Scope and Completeness
The goal of the project is to analyze and compare the time performance of three sorting algorithms with different ordered data. The data consists of six possible ways a data structure could be ordered: random, ascending, descending, equal, and mostly ascending. Each test (row) is a set of nine test times and their average. Hence, the data is within the scope of project's goal and sufficient to examine the time performance of each respective algorithm.
Temporality
The results of the tests were recorded and written to a CSV formatted file on the day this project was published. It is also worth mentioning that time does not have a significant impact on the data. This is because the data describes general trends in the time performance of these three algorithms when sorting data in different order, as opposed to their performance for specific use case scenarios. Thus, unless a major breakthrough occurs in computer science, the general trends described by the data is true even as more power computers are created.
Faithfulness
There are no problems with the faithfulness of the data.
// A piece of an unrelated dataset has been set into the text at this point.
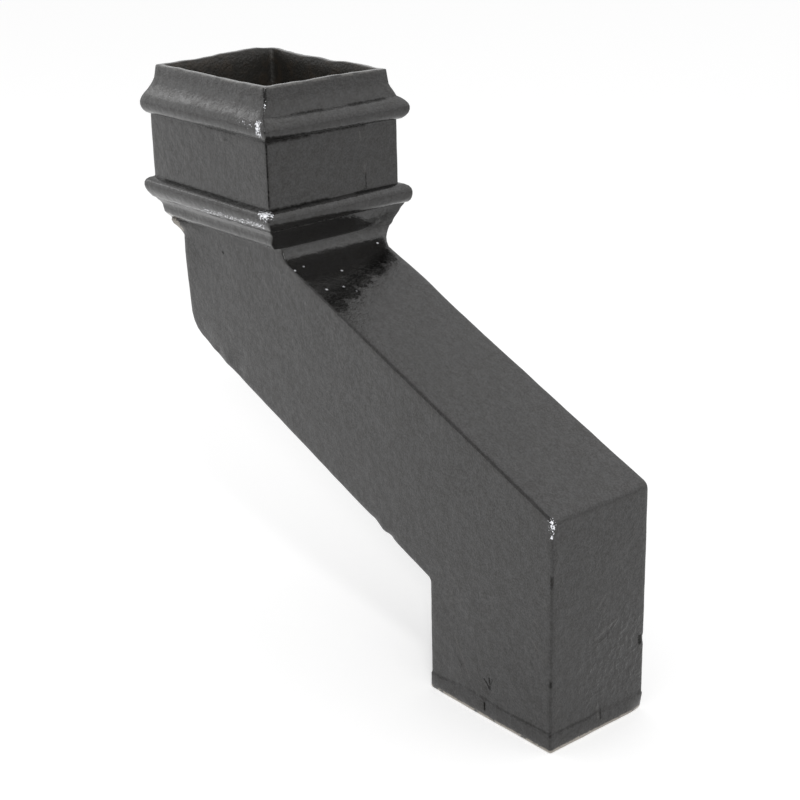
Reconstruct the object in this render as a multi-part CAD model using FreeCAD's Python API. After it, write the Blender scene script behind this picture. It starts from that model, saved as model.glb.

The data does not contain: outliers, missing or unrealistic values, misspellings or falsified results. Additionally, the data tries to capture the reality by describing general trends in the time performance of the three sorting algorithms with different ordered data. In reality, the time performance may be different, but given some degree of variation, the shape of the graphs should look similar in real life scenarios. Anyone is free to try to reproduce the results observed in this project. The source code is freely available on GitHub.
Cleanliness
Since the tests results were formatted specifically for this project, the data does not need cleaning.
Distribution of test times and their average
The histograms shows the distributions of all the test times and their average respectively. It should be noted that although some of the test times in the histograms appear to be outliers, they are, in fact, well within the scope of the data. This is because they capture crucial test times about the algorithms worse case scenarios. These test times are important to consider for evaluating the strengths and weaknesses of each individual algorithm. More on this on the follow sections.
As illustrated by the line plots, the time performance of the sorting algorithms is heavily affected by the order of the data. The line shadow represents the confidence interval or the range of values by which the average time may vary on subsequent tests. This project explores ways to take advantage of the confidence interval and the variability of the test times to get lower averages. As demonstrated by the plot, the variability is higher for random and decreasing array types because these data orders represents the worse case scenario of the sorting algorithms. Also, since the relationship of the average time and the array size is quadratic, the variability is also quadratic, which means the confidence interval is lower. This data can be used to capitalize on the window for variation by taking advantage of the strengths each respective algorithm has to offer to yield lower average times.
The bar chart shows the average time performance of the algorithms with different ordered data. As expected, all the algorithms performed well with arrays in equal and increasing orders as they were already in sorted order.
It is worth noting that random array types have the worse average time by a few hundreds milliseconds. The algorithms sorted the arrays in ascending order, as such, descending array type was the worse case scenario because the algorithms had to swap every element, thus executing the maximum number of operations. The bar chart shows surprising results because in a random ordered array, on average, one would expect most elements to be out of order but there should be at least some elements in sorted order. Hence, I was expecting the random and decreasing bars in the chart to be trading places.
However, on a closer inspection, my implementation of the decreasing array type used a for-loop to decrement an initial random value by one for array size number of times. Hence, the array was in sequential descending order. I suspect this is the reason for the unexpected results because although the sorting algorithms swapped every element, the sequential aspect meant that for every iteration, the number of comparisons was linear. There is no such pattern for the random array types.
The approach employed by selection and insertion sort performed approximately 6 to 10 times better than bubble sort when sorting data arranged in various orders in this particular case.
Let's look at a side by side comparison of the time performance for each algorithm.
As you might have noticed, bubble and insertion sort performed particularly well with equal and increasing array types, yet selection sort not so much. There is a good reason for it. Due to the nature of bubble and insertion sort, it is possible to terminate the sorting operation as soon as the array has been sorted. In the case of bubble sort, for every iteration, the algorithm keeps track if a swap occurred, and if not, it means the array is sorted and the algorithm terminates immediately. The same is true of insertion sort.
Moreover, insertion sort performed considerably better than selection sort with sorted and mostly sorted arrays. But selection sort did better than insertion sort with decreasing arrays. Both of their performance was comparable with random array types.
On average, the time complexity of all three sorting algorithms can be described with N². The time it takes to sort a data structure increases exponentially with the size of the data.
The results of this analysis demonstrated that despite all three algorithms sharing the same time complexity, their performance varies considerably depending on the order of the data. Each algorithm has strengths and weaknesses, and although, on average, their performed can be explained by N², it is possible to get lower average times by taking into consideration each algorithm's strength and weakness as illustrated by the bar charts.